Angus Piper of 1 Chancery Lane represented the successful Defendant (Kingswood), whilst the Claimant (Mrs Carter) was represented by Simeon Maskrey QC and Richard Baker.

After a liability-only trial which lasted for a total of 4 days in the QBD, Mr Justice Foskett this morning gave judgment for the Defendant and dismissed the claim for damages arising from the Claimant’s participation in an abseiling experience at the Defendant’s premises.

The Claimant had contended that she was insufficiently supported on a safety rope by her instructor whilst abseiling down the Defendant’s purpose-built tower and that her upper body was caused to flop backwards, thereby jerking her neck and causing a Vertebral Artery Dissection which in turn led to a stroke a few days later, as a result of which she sadly continues to suffer from life-changing injuries.

There was expert evidence both in respect of the abseiling experience and also (from eminent neurologists) in respect of causation. It was common ground that the Claimant had suffered a VAD and that had caused her stroke; but there was disagreement between the experts as to whether or not a jerk of the neck whilst abseiling was responsible for the VAD, as opposed to it being caused spontaneously, or by some other unremembered incident of minor trauma, or whilst engaging in a fencing activity which followed the abseiling. The judge held “on the narrow balance of probabilities” that the jerk of the neck during abseiling had indeed caused the VAD.

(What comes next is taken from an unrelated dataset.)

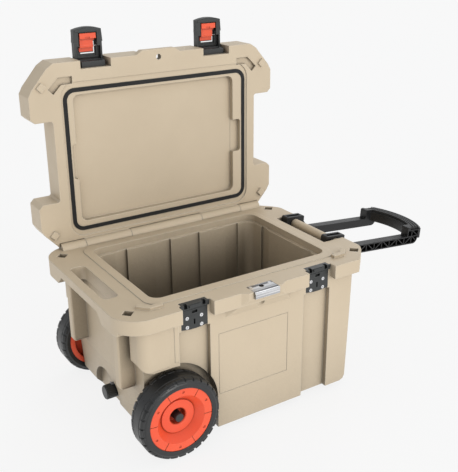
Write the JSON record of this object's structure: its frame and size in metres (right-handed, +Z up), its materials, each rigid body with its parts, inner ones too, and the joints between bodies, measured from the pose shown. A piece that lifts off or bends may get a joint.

However, the judge dismissed the claim because there was no breach of duty on the evidence before him. He accepted the evidence of the Defendant’s instructor, and found that the Defendant had a good system in place for safe abseiling from its tower. Equally, the judge accepted the Defendant’s submission that neither of the two necessary ingredients to enable the Claimant to establish her claim on the facts, namely (a) that whilst braking on her abseil rope she had also (b) pulled the safety rope towards her, so as to create the slack rope which it was common ground would have been necessary to permit the accident to occur as she described, were made out on the evidence. Accordingly, he dismissed the claim.

Although quantum was not expressly dealt with because the trial was on liability only, it is apparent that the claim was worth £millions.